Для самого Серебренникова – это очень необычный спектакль. Тут нет столь привычных для его стиля бурлеска, юмора, умения выразительно демонстрировать парадоксы и звериные оскалы российского социума. То есть ровно того, в чем создатель ГЦ особенно силен. Действие «Черного монаха» разворачивается в не пойми какой стране и в не пойми каком времени. Буквально в пространственно-временном континууме. Оно (действие) словно бы ходит по кругу, одна и та же история рассказывается тут трижды, и три отличных артиста – кроме Авдеева это Один Байрон и Мирко Крайбих – играют одного и того же героя, Коврина, и видят своего, а точнее сказать своих чёрных монахов.
Рассказ Чехова пронизан всеми характерными мотивами рубежа XIX–XX веков с их ницшеанством, порывом по ту сторону добра и зла и желанием «стать Шопенгауэром, Достоевским». Но всех этих знакомых и предсказуемых мотивов в спектакле Серебренникова тоже нет.
В чеховском конфликте – обыденная жизнь обычных людей с их простыми заботами и любовью к ближнему vs одержимость человека своим то ли истинным, то ли мнимым призванием – постановщик не встает ни на чью сторону. Он не за соблазняемого чёрным монахом Коврина, не за его страдающую жену, не за добродушного отца Тани, возделывающего свой сад. Он вообще снимает этот земной конфликт.
Он в буквальном смысле ставит спектакль о тайне жизни. О непостижимости её. О том, как она вдруг начинает стучаться в сознание и о том, как пленителен и одновременно отвратителен, возвышен и страшен этот стук. Только вглядись в пустоту – и ты увидишь там чёрного монаха. Второго, третьего. Вот их уже десятки, и они кружатся в танце дервишей. В огромном пространстве сцены ближе к концу спектакля словно бы разлито это непостижимое нечто – манящее, пугающее и сводящее с ума.
Немецкий театр (а спектакль поставлен в знаменитом гамбургском Thalia) с большим трудом совмещается с такой магнетической режиссурой. В Германии зрителям, да и критикам тоже, внятна куда более конкретная, брехтовская традиция. Но Серебренников как будто нарочно пошел наперекор и немецким предпочтениям, и своему собственному стилю.

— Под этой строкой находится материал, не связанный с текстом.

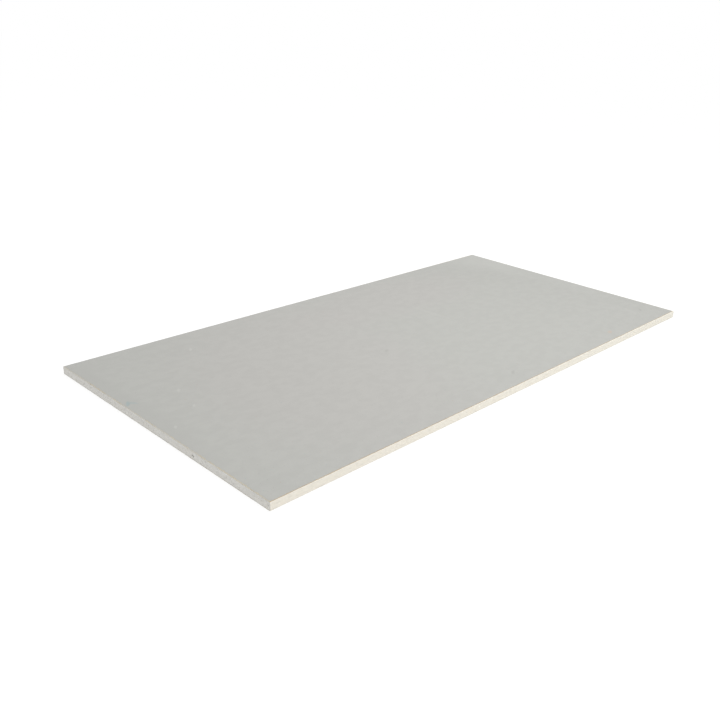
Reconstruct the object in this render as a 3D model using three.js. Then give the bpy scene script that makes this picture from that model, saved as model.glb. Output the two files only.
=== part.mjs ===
// A square-edge drywall sheet: a gypsum plaster core between two paper liners.
//
// Units are millimetres. +X runs along the sheet's length, +Y across its width and +Z up, and the
// origin is the centre of the underside. The sheet lies on its face side, with its back up. The
// face paper is underneath, wraps both long edges and is turned over onto the back in two flaps,
// and the back paper is glued over the flaps. The short ends are cut, so the core shows there.

import {
  ExtrudeGeometry,
  Group,
  Matrix4,
  Mesh,
  MeshStandardMaterial,
  Path,
  Shape,
  Vector2,
  Vector3,
} from 'three';

// --- Driving dimensions -------------------------------------------------------------------

const LENGTH = 1200;
const WIDTH = 600;
const THICKNESS = 15;

const FACE_PAPER_THICKNESS = 0.4;
const BACK_PAPER_THICKNESS = 0.4;

const CORE_CORNER_RADIUS = 0.8; // of the plaster along a long edge, under the bend in the paper
const FLAP_WIDTH = 25;          // from the outside of a long edge to the end of its flap
const BACK_PAPER_SETBACK = 0.8; // from the end of the bend to the edge of the back paper

const FLATS_IN_BEND = 6;        // how many flats stand for each quarter bend

// --- Places that follow from them ---------------------------------------------------------

const halfWidth = WIDTH / 2;
const backPaperUnderside = THICKNESS - BACK_PAPER_THICKNESS;
const flapEnd = halfWidth - FLAP_WIDTH;

// The paper's inside and outside faces turn about the same centre, a paper's thickness apart.
const bendOutsideRadius = CORE_CORNER_RADIUS + FACE_PAPER_THICKNESS;
const bendCentre = halfWidth - bendOutsideRadius;
const lowerBendHeight = bendOutsideRadius;
const upperBendHeight = backPaperUnderside - bendOutsideRadius;

const backPaperEdge = bendCentre - BACK_PAPER_SETBACK;

// --- Cross-sections: x runs across the sheet and y up ---------------------------------------

const QUARTER = Math.PI / 2;

// The way that the face paper goes round the sheet: from the end of one flap, out to the long edge,
// down it, across the underside, and up and in again to the end of the other flap. The radius picks
// the paper's outside face, or its inside face, which is also the surface of the core.
function wrapRoundCore(radius) {
  const flapHeight = upperBendHeight + radius;
  const path = new Path();
  path.moveTo(-flapEnd, flapHeight);
  path.lineTo(-bendCentre, flapHeight);
  path.absarc(-bendCentre, upperBendHeight, radius, QUARTER, 2 * QUARTER);
  path.absarc(-bendCentre, lowerBendHeight, radius, 2 * QUARTER, 3 * QUARTER);
  path.absarc(bendCentre, lowerBendHeight, radius, -QUARTER, 0);
  path.absarc(bendCentre, upperBendHeight, radius, 0, QUARTER);
  path.lineTo(flapEnd, flapHeight);
  return path.getPoints(FLATS_IN_BEND / 2); // a path cuts an arc in two for each division
}

// Plaster fills the wrap, and stands up between the two flaps to meet the back paper.
function coreSection() {
  return new Shape([
    ...wrapRoundCore(CORE_CORNER_RADIUS),
    new Vector2(flapEnd, backPaperUnderside),
    new Vector2(-flapEnd, backPaperUnderside),
  ]);
}

function facePaperSection() {
  return new Shape([
    ...wrapRoundCore(bendOutsideRadius),
    ...wrapRoundCore(CORE_CORNER_RADIUS).reverse(),
  ]);
}

function backPaperSection() {
  return new Shape([
    new Vector2(-backPaperEdge, backPaperUnderside),
    new Vector2(backPaperEdge, backPaperUnderside),
    new Vector2(backPaperEdge, THICKNESS),
    new Vector2(-backPaperEdge, THICKNESS),
  ]);
}

// --- The sheet -------------------------------------------------------------------------------

// Lays a section's x along +Y, its y along +Z and the extrusion along +X, centred on the origin.
const alongSheet = new Matrix4()
  .makeBasis(new Vector3(0, 1, 0), new Vector3(0, 0, 1), new Vector3(1, 0, 0))
  .setPosition(-LENGTH / 2, 0, 0);

function layer(name, section, material) {
  const geometry = new ExtrudeGeometry(section, { depth: LENGTH, bevelEnabled: false });
  geometry.applyMatrix4(alongSheet);
  const mesh = new Mesh(geometry, material);
  mesh.name = name;
  return mesh;
}

const plaster = new MeshStandardMaterial({ color: 0xe4e2db, roughness: 0.95, metalness: 0 });
const ivoryPaper = new MeshStandardMaterial({ color: 0xebe7db, roughness: 0.75, metalness: 0 });
const greyPaper = new MeshStandardMaterial({ color: 0xc2c1bc, roughness: 0.9, metalness: 0 });

const drywallSheet = new Group();
drywallSheet.name = 'drywall_sheet';
drywallSheet.add(
  layer('gypsum_core', coreSection(), plaster),
  layer('face_paper', facePaperSection(), ivoryPaper),
  layer('back_paper', backPaperSection(), greyPaper),
);

export default drywallSheet;
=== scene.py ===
"""A square-edge drywall sheet that lies on its face with its grey back up.

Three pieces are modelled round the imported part, each in the place of its own node: the gypsum
core with its cut, pored ends, the ivory face paper that wraps the long edges, and the grey back
paper that is glued between them.
"""

import math
import random

import bmesh
import bpy
from bpy.props import FloatProperty, FloatVectorProperty, IntProperty, PointerProperty
from mathutils import Matrix, Vector, noise
from mathutils.kdtree import KDTree


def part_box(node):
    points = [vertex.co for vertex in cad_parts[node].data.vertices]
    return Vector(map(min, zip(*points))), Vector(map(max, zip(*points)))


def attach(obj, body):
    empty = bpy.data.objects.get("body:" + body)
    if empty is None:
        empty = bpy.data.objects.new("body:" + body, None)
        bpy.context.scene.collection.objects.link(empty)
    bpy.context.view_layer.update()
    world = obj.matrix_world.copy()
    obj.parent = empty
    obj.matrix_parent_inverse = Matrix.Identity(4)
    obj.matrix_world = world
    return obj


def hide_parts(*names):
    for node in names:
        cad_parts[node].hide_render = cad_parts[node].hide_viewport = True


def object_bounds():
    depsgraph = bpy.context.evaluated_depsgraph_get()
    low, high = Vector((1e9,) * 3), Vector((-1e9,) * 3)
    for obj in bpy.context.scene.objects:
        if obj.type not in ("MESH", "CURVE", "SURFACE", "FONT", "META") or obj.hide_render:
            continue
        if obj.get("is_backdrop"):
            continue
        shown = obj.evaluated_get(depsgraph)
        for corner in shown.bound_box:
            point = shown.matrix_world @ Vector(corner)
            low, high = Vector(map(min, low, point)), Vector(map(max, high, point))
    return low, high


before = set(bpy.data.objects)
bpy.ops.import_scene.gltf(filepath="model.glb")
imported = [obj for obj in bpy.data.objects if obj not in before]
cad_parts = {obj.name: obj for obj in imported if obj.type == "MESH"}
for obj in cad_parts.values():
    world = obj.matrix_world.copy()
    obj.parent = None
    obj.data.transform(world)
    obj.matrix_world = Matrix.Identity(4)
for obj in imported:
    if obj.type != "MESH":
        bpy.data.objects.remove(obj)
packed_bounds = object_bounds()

bl_info = {
    "name": "Drywall sheet",
    "version": (1, 0, 0),
    "blender": (4, 5, 0),
    "location": "3D View > Sidebar > Drywall",
    "description": "Models a square-edge drywall sheet with its paper liners and cut ends",
    "category": "Object",
}

MM = 0.001
HAIR = 0.01 * MM  # places closer than this count as one
ALONG, ACROSS = 0, 1  # the axes along the sheet and across it

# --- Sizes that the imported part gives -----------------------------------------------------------

core_low, core_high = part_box("gypsum_core")
face_low, face_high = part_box("face_paper")
back_low, back_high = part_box("back_paper")

HALF_LENGTH = core_high.x
HALF_WIDTH = face_high.y
CORE_HALF_WIDTH = core_high.y
CORE_BOTTOM = core_low.z
CORE_TOP = core_high.z
SHEET_TOP = back_high.z
BACK_HALF_WIDTH = back_high.y

FACE_THICKNESS = core_low.z - face_low.z
BACK_THICKNESS = back_high.z - back_low.z
FLAP_UNDERSIDE = face_high.z - FACE_THICKNESS


def core_reach(at_height):
    """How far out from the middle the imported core's corners reach at one height."""
    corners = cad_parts["gypsum_core"].data.vertices
    return max(v.co.y for v in corners if abs(v.co.z - at_height) < HAIR)


FLAP_END = core_reach(CORE_TOP)
CORE_RADIUS = CORE_HALF_WIDTH - core_reach(CORE_BOTTOM)
PAPER_RADIUS = CORE_RADIUS + FACE_THICKNESS


def screen(red, green, blue):
    """The linear colour that shows as these screen values, from 0 to 255."""

    def linear(value):
        share = value / 255
        return share / 12.92 if share <= 0.04045 else ((share + 0.055) / 1.055) ** 2.4

    return linear(red), linear(green), linear(blue)


# --- Settings -----------------------------------------------------------------------------------


class PlasterSettings(bpy.types.PropertyGroup):
    colour: FloatVectorProperty(
        name="Plaster",
        description="Colour of the bare gypsum at the cut ends",
        subtype="COLOR",
        min=0,
        max=1,
        default=screen(228, 226.3, 221.3),
    )
    stain: FloatVectorProperty(
        name="Stain",
        description="Colour of the fibres that stay on the plaster beside the paper",
        subtype="COLOR",
        min=0,
        max=1,
        default=screen(227, 217, 197),
    )
    facet: FloatProperty(
        name="Facet",
        description="Spacing of the mesh over a cut end, away from its pores",
        unit="LENGTH",
        default=0.7 * MM,
    )
    recess: FloatProperty(
        name="Recess",
        description="How far the plaster stands back from the cut ends of the paper",
        unit="LENGTH",
        default=0.22 * MM,
    )
    roughness: FloatProperty(
        name="Broken surface",
        description="Depth of the scored and snapped surface",
        unit="LENGTH",
        default=0.16 * MM,
    )
    crumble: FloatProperty(
        name="Crumbled rim",
        description="How deep the plaster has crumbled beside the paper",
        unit="LENGTH",
        default=0.3 * MM,
    )
    pores: IntProperty(
        name="Pores",
        description="Air bubbles that are open on each end",
        default=240,
        min=0,
    )
    pockets: IntProperty(
        name="Pockets",
        description="Long air pockets that are open on each end",
        default=7,
        min=0,
    )


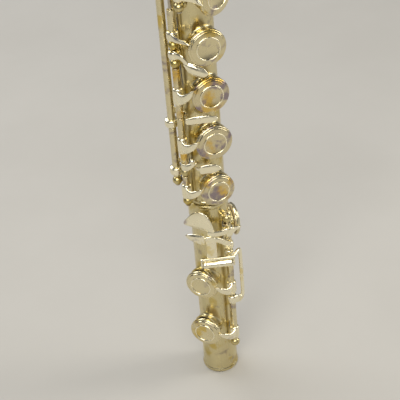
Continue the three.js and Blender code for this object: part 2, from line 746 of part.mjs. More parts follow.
const FOOT_POSTS = [24, 114];
addNode('foot_lower_rib', ribWithPosts(FOOT_STEEL_LINE, 20.6, 28, [FOOT_POSTS[0]]), 'ribs');

// The socket is wider than the tube, so the upper post stands on a raised foot.
function footUpperPost() {
  const seat = strap(FOOT_STEEL_LINE.phi, 12, 11.5, 12, 111, 117);
  const stem = radialPlug(
    FOOT_STEEL_LINE.phi, FOOT_POSTS[1], POST_STEM_RADIUS, 11.6, FOOT_STEEL_LINE.radius, 8);
  const post = union([seat, stem, ball(FOOT_STEEL_LINE, FOOT_POSTS[1], POST_BALL_RADIUS)]);
  return post.subtract(
    roundBar(FOOT_STEEL_LINE, FOOT_POSTS[1] - 4, FOOT_POSTS[1] + 4, HINGE_BORE));
}

addNode('foot_upper_post', footUpperPost(), 'ribs');
addSteel('foot_steel', FOOT_STEEL_LINE, 22, 116);

// The C key: its cup is below, and an arm outside the other keys carries the roller.
// The roller lies across the tube: offset is how far its middle is past the line phi.
const ROLLER = { phi: -34.5, distance: 14.3, offset: 3.7, z: 87.6, radius: 2.3, length: 16.4 };
const ROLLER_PIN_RADIUS = 0.8;
const RAIL = { bottom: 90.3, top: 91.9 };

function acrossTube(radius, length, sides) {
  const geometry = new THREE.CylinderGeometry(radius, radius, length, sides);
  geometry.rotateZ(Math.PI / 2);
  geometry.translate(ROLLER.offset, -ROLLER.distance, ROLLER.z);
  return solid(geometry.rotateZ(radians(ROLLER.phi)));
}

function rollerEar(side) {
  const x = ROLLER.offset + side * (ROLLER.length / 2 + 1);
  return plate([
    [x - 0.6, ROLLER.z - 1.8], [x + 0.6, ROLLER.z - 1.8],
    [x + 0.6, RAIL.top], [x - 0.6, RAIL.top],
  ], ROLLER.phi, ROLLER.distance - 1.8, ROLLER.distance + 1.8);
}

function rollerFrame() {
  const reach = ROLLER.length / 2 + 1.4;
  const rail = plate([
    [ROLLER.offset - reach, RAIL.bottom], [ROLLER.offset + reach, RAIL.bottom],
    [ROLLER.offset + reach, RAIL.top], [ROLLER.offset - reach, RAIL.top],
  ], ROLLER.phi, ROLLER.distance - 0.8, ROLLER.distance + 0.8);
  const rise = bentStrip([[15, 14.4], [21, 17], [30, 18.4], [34, 18.4]], 1.6, 54.6, 59.6);
  const stretch = beam(at(31, 18.4, 56), at(29, 18.4, 91.4), 2.6, 1.6);
  const turn = beam(at(30, 18.3, 90.9), at(7, 18.9, 91.1), 1.6, 2.2);
  return union([rail, rollerEar(-1), rollerEar(1), rise, stretch, turn]);
}

const FOOT_C_TUBE = { bottom: 26.6, top: 60 };
const cFootKey = cupKey({
  holes: [{ hole: HOLES.foot_c, armHeight: 32.6, width: 7 }],
  line: FOOT_STEEL_LINE,
  tube: FOOT_C_TUBE,
  extras: [rollerFrame()],
});
const pinSpace = acrossTube(ROLLER_PIN_RADIUS + 0.15, ROLLER.length + 8, 8);
addKey('c_foot_key', cFootKey.subtract(pinSpace), FOOT_STEEL_LINE, OPEN_FROM_RIGHT);
addPad('c_foot_pad', HOLES.foot_c, FOOT_STEEL_LINE, OPEN_FROM_RIGHT);
addKey('roller_pin', acrossTube(ROLLER_PIN_RADIUS, ROLLER.length + 4, 8),
  FOOT_STEEL_LINE, OPEN_FROM_RIGHT);
const roller = acrossTube(ROLLER.radius, ROLLER.length, 12)
  .subtract(acrossTube(ROLLER_PIN_RADIUS + 0.25, ROLLER.length + 2, 8));
addKey('c_roller', roller, FOOT_STEEL_LINE, OPEN_FROM_RIGHT);

// The C sharp key's touch is a plate with a wing beside it.
function cSharpTouch() {
  const touch = plate(
    [[-3.2, 92.6], [3.2, 92.6], [3.2, 105.4], [2.4, 106.6], [-3.2, 106.6]], -27, 15.4, 16.6);
  const wing = plate(
    [[-9, 104.2], [-5, 101.4], [5, 100.6], [5, 106.8], [-7, 106.6]], -56, 15.2, 16.4);
  const arm = beam(at(14, 14.8, 97), at(-18, 16.3, 103.5), 3, 1.4);
  return union([touch, wing, arm]);
}

const cSharpFootKey = cupKey({
  holes: [{ hole: HOLES.foot_c_sharp, armHeight: 66.4, width: 7 }],
  line: FOOT_STEEL_LINE,
  tube: { bottom: 60.4, top: 101 },
  extras: [cSharpTouch()],
});
addKey('c_sharp_foot_key', cSharpFootKey, FOOT_STEEL_LINE, OPEN_FROM_RIGHT);
addPad('c_sharp_foot_pad', HOLES.foot_c_sharp, FOOT_STEEL_LINE, OPEN_FROM_RIGHT);

// The D sharp key stays closed: its crescent touch and its cup are on opposite
// sides of the steel.
function dSharpTouch() {
  const touch = plate([
    [-9.2, 112.6], [-7.4, 116.6], [-4.2, 120.4], [0, 122.3], [3.6, 122.2], [6.6, 119],
    [8.4, 114], [8.4, 110.4], [5.6, 108.8], [-5, 109.4],
  ], -48, 15.4, 16.6);
  const arm = bentStrip([[15, 14.8], [3, 16], [-10, 16.8], [-24, 17.6]], 1.4, 107, 110.4);
  return touch.add(arm);
}

const dSharpFootKey = cupKey({
  holes: [{ hole: HOLES.foot_d_sharp, armHeight: 105.6, width: 6 }],
  line: FOOT_STEEL_LINE,
  tube: { bottom: 101.3, top: 110.7 },
  extras: [dSharpTouch()],
});
addKey('d_sharp_foot_key', dSharpFootKey, FOOT_STEEL_LINE, 0);
addPad('d_sharp_foot_pad', HOLES.foot_d_sharp, FOOT_STEEL_LINE, 0);

export default flute;
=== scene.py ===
"""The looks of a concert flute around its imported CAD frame.

Shapes are worked out in millimetres and degrees in the part's own frame and become metres
when a piece is made. An angle phi goes around the tube from -Y towards +X.
"""

import json
import math

import bmesh
import bpy
import numpy as np
from mathutils import Matrix, Vector


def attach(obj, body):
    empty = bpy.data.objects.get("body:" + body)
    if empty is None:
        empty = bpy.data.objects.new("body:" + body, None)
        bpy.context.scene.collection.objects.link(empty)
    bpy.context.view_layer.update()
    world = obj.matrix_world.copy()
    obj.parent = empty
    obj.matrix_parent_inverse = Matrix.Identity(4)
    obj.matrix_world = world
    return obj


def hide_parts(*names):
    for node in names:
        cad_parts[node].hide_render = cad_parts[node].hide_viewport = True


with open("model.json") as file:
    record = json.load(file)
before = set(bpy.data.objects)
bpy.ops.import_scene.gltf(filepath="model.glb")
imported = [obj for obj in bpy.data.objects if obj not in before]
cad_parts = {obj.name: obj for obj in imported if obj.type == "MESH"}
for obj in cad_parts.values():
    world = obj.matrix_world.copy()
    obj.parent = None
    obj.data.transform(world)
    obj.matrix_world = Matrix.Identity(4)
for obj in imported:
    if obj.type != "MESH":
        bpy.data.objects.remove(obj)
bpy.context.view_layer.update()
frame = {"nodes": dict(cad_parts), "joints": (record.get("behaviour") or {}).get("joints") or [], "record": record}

MM = 0.001
UP = np.array([0.0, 0.0, 1.0])

# ---- Dimensions of the part, in millimetres ----

BORE_RADIUS = 9.5
TUBE_RADIUS = 9.9
FOOT_LENGTH = 123
FOOT_TENON = 11
BODY_TOP = 447
BARREL = {"bottom": 441, "top": 491, "radius": 11.1}
HEAD_TENON_BOTTOM = 450
HEAD_TOP = 663
HEAD_TOP_RADIUS = 8.9
HEAD_WALL = 0.4
TENON_RADIUS = 9.8
SOCKET_RADIUS = 10.0
SOCKET_OUTER_RADIUS = 10.9
EMBOUCHURE = 608
BLOW_HOLE = (5.2, 6.1)    # half its width and half its height
LIP_PLATE = (12.2, 22)
TOTAL_LENGTH = 676
SCREW_ROOF = 670.6    # the top of the room for the stopper's screw in the crown

# Tone holes: height, angle and inner radius.
FOOT_LINE = -61
BACK_LINE = 176
TRILL_LINE = -162
HOLES = {
    "foot_c": (37, FOOT_LINE, 6.6),
    "foot_c_sharp": (72, FOOT_LINE, 6.6),
    "foot_d_sharp": (103.5, 75, 6.6),
    "d": (136, 0, 6.7),
    "e": (165.4, 0, 7.1),
    "f": (193, 0, 7.1),
    "f_sharp": (219.2, 0, 7.1),
    "g_lower": (244, 22.6, 7.1),
    "g_upper": (267.3, 22.6, 7.1),
    "g_sharp": (247, BACK_LINE, 6.6),
    "a": (289.3, 0, 6.5),
    "a_sharp": (310.1, 0, 6.5),
    "thumb": (329.7, BACK_LINE, 6.5),
    "c_sharp": (363, 0, 3.4),
    "d_trill": (382, TRILL_LINE, 3.7),
    "d_sharp_trill": (399, TRILL_LINE, 3.7),
}
SMALL_HOLE = 5    # a hole under this radius has a plain small cup
CHIMNEY_WALL = 0.8
CHIMNEY_RIM = 12
CUP_OVERHANG = {"small": 1.9, "large": 2.6}
CUP_FLOOR = 12.8
CUP_ROOF = 14.25
PAD_TOP = 14.15
RING_SHARE = 0.61    # of the cup's radius
HINGE_RADIUS = 1.85
TRILL_HINGE_RADIUS = 2.0
HINGE_BORE = 1.0
SLEEVE_RADIUS = 2.75
POST_BALL = 2.6
STEEL_RADIUS = 0.85
RIB = {"half_width": 1.75, "under": 9.85, "top": 10.5}
ARM_WIDTH = 7.4
SMALL_ARM_WIDTH = 4.6

# An open key stands this many degrees off its closed place. The sign is the side of the
# tube that its hinge is on.
KEY_LIFT = 9.5
OPEN_LEFT = -KEY_LIFT
OPEN_RIGHT = KEY_LIFT
CLOSED = 0

# Sides of a turned shape.
ROUND = 72
TUBE_ROUND = 96
AXIS_RADIUS = 0.02    # stands for the axis, where a turned shape closes

SHARP_ANGLE = 38
WELD_DISTANCE = 1e-7    # metres


# ---- Shapes: each is (vertices, faces) of closed shells in millimetres ----


def line_of(joint):
    """The (x, y) of a hinge's line, from the frame's joints."""
    found = next(j for j in frame["joints"] if j["name"] == joint)
    return np.array(found["pos_m"][:2]) / MM


def polar(phi, radius, z=0.0):
    """The (x, y, z) of a point at an angle and a distance from the tube's axis."""
    angle = math.radians(phi)
    return np.array([radius * math.sin(angle), -radius * math.cos(angle), z])


def joined(shapes):
    """All the shapes as one."""
    vertices, faces, start = [], [], 0
    for v, f in shapes:
        vertices.append(v)
        faces += [[start + i for i in face] for face in f]
        start += len(v)
    return np.vstack(vertices), faces


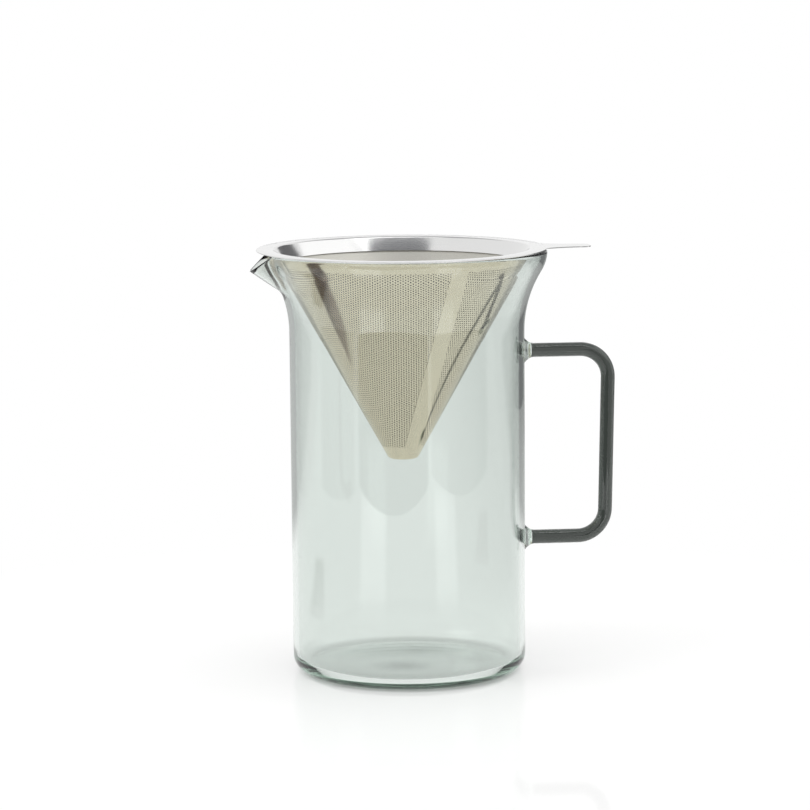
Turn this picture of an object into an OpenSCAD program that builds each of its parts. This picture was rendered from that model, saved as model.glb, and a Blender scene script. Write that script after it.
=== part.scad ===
// Pour-over coffee maker: a glass jug with a fused glass rod handle, and a
// double-walled steel cone filter that hangs in the mouth and lifts out.
// Millimetres, +Z up. The origin is the centre of the jug's underside.
// The handle and the filter's tab point along +X, the spout along -X.

/* [Jug] */
// Outside diameter of the straight body
body_d = 100; // [84:1:130]
// Height of the mouth's edge above the table
rim_h = 181; // [165:1:240]
// Thickness of the blown wall
wall = 2.2; // [1.8:0.1:3]
// Thickness of the floor
floor_t = 3.6; // [2.5:0.1:6]
// Outside radius of the corner between floor and wall
corner_r = 7.3; // [5:0.1:10]
// Radius of the curve by which the wall flares out
flare_r = 49; // [40:1:60]
// Steepest lean of the flared wall, in degrees from upright
flare_angle = 32; // [28:1:34]
// Radius of the curve that turns the mouth's edge upright again
lip_r = 16; // [13:0.5:20]

/* [Spout] */
// How far the spout's tip reaches past the mouth
spout_reach = 6.6; // [4:0.1:10]
// How far the spout's tip lies below the mouth's edge
spout_drop = 8.5; // [6:0.1:11]
// Width of the spout where it leaves the mouth
spout_w = 17; // [12:0.5:22]
// How far below the mouth's edge the spout starts on the wall
spout_root_drop = 16.7; // [14:0.1:20]

/* [Handle] */
// Diameter of the glass rod
rod_d = 6; // [5:0.1:9]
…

Я бы не поставила «Монаха» рядом с такими вершинами его творчества, как грандиозные «Маленькие трагедии» или блистательные «Мёртвые души», в нем есть неоправданные длинноты и некоторая избыточность постановочных приемов, но я не могу не оценить интуицию КС. Поразительным образом тематически он абсолютно вписался в общий философский поворот Авиньона, который все больше исследует человека не как социальное животное, а как некую метафизическую сущность – словно бы расписываясь в том, что концепция театра, способного изменить мир к лучшему, потерпела крах.
Театру теперь остается лишь философствовать.